REQUEST: Every line in the listing below from the one with "headboard, rail_heights(headboard_height, 5))" through the one with "zip(*points))), Vector(map(max, zip(*points)))" is to be reproduced exactly, both ends included; leave out the rest.

GIVEN ENTRIES:
>>>>
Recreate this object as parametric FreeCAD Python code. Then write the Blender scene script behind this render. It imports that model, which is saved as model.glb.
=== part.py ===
<<<<
>>>>
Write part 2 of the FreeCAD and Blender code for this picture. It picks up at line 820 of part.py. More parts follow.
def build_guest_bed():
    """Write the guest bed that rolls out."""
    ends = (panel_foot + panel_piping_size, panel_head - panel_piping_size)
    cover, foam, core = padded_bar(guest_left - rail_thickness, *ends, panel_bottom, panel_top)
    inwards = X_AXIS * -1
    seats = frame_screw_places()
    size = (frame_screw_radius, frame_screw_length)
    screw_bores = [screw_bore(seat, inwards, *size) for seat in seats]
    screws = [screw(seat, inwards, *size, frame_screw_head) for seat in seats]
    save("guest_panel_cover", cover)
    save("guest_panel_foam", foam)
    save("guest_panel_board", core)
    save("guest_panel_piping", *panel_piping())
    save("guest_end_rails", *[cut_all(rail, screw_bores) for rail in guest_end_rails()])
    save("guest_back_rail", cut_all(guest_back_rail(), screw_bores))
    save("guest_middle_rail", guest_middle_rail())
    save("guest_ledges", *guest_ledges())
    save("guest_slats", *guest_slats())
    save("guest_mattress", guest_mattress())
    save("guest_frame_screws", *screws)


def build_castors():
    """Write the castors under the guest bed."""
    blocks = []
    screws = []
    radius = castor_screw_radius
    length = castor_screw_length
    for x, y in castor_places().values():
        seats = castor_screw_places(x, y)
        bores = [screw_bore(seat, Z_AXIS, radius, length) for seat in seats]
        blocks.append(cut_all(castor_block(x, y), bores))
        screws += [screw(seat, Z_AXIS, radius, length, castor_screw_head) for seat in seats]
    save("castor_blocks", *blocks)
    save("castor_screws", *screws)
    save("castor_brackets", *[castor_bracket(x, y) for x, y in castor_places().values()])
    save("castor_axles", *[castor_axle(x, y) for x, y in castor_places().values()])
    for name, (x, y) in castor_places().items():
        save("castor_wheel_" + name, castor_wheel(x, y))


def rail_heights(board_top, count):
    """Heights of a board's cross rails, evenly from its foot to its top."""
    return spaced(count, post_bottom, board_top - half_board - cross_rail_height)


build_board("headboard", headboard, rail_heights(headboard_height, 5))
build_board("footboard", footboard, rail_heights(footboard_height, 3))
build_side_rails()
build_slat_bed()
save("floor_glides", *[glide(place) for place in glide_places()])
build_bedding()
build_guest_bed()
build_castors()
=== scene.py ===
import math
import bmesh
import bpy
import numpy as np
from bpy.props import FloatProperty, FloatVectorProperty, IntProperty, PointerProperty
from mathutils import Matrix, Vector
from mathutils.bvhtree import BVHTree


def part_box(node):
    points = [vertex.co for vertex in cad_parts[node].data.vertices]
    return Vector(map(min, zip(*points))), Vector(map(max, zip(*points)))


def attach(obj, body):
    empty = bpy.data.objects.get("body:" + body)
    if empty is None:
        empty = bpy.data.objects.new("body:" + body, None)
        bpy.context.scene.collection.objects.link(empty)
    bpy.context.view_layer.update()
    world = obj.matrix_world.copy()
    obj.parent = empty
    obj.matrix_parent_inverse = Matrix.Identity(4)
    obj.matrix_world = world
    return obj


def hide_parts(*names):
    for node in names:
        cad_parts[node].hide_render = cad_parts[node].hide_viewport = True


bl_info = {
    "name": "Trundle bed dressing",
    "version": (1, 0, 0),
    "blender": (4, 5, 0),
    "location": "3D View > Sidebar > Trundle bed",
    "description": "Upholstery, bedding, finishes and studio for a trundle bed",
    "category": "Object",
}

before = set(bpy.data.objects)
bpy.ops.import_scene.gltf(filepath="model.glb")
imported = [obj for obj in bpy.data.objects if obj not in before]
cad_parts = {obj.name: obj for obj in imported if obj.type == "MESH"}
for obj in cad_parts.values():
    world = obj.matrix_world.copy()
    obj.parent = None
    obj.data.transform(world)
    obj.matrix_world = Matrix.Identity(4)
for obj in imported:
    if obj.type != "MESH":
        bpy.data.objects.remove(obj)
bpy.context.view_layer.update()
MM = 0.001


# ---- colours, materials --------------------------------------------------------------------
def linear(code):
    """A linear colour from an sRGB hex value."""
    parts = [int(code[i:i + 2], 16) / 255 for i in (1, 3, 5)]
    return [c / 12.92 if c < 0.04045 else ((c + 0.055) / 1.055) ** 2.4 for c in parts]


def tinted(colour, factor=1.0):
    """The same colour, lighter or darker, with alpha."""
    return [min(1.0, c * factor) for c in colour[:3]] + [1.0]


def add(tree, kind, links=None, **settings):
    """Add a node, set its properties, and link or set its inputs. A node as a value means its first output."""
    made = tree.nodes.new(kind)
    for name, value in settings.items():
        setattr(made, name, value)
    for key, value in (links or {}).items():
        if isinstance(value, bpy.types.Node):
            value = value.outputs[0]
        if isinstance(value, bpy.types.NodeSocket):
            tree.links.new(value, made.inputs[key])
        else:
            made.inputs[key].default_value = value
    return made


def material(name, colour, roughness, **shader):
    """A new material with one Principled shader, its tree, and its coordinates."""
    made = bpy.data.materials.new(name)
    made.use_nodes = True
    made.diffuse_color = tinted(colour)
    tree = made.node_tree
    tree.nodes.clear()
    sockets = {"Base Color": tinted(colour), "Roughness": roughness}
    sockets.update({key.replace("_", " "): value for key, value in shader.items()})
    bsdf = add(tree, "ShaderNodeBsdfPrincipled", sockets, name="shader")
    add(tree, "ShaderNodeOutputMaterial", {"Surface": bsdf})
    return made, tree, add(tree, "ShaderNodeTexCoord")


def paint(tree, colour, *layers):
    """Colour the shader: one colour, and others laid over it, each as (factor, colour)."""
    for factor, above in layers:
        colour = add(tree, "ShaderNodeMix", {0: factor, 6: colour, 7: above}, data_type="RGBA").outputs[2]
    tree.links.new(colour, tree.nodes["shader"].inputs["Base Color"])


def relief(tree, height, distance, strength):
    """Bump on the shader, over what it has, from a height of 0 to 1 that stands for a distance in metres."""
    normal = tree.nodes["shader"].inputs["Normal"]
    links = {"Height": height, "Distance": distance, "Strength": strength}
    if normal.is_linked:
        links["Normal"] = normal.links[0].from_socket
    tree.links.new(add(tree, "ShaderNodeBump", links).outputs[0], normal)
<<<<
TASK OUTPUT:
build_board("headboard", headboard, rail_heights(headboard_height, 5))
build_board("footboard", footboard, rail_heights(footboard_height, 3))
build_side_rails()
build_slat_bed()
save("floor_glides", *[glide(place) for place in glide_places()])
build_bedding()
build_guest_bed()
build_castors()
=== scene.py ===
import math
import bmesh
import bpy
import numpy as np
from bpy.props import FloatProperty, FloatVectorProperty, IntProperty, PointerProperty
from mathutils import Matrix, Vector
from mathutils.bvhtree import BVHTree


def part_box(node):
    points = [vertex.co for vertex in cad_parts[node].data.vertices]
    return Vector(map(min, zip(*points))), Vector(map(max, zip(*points)))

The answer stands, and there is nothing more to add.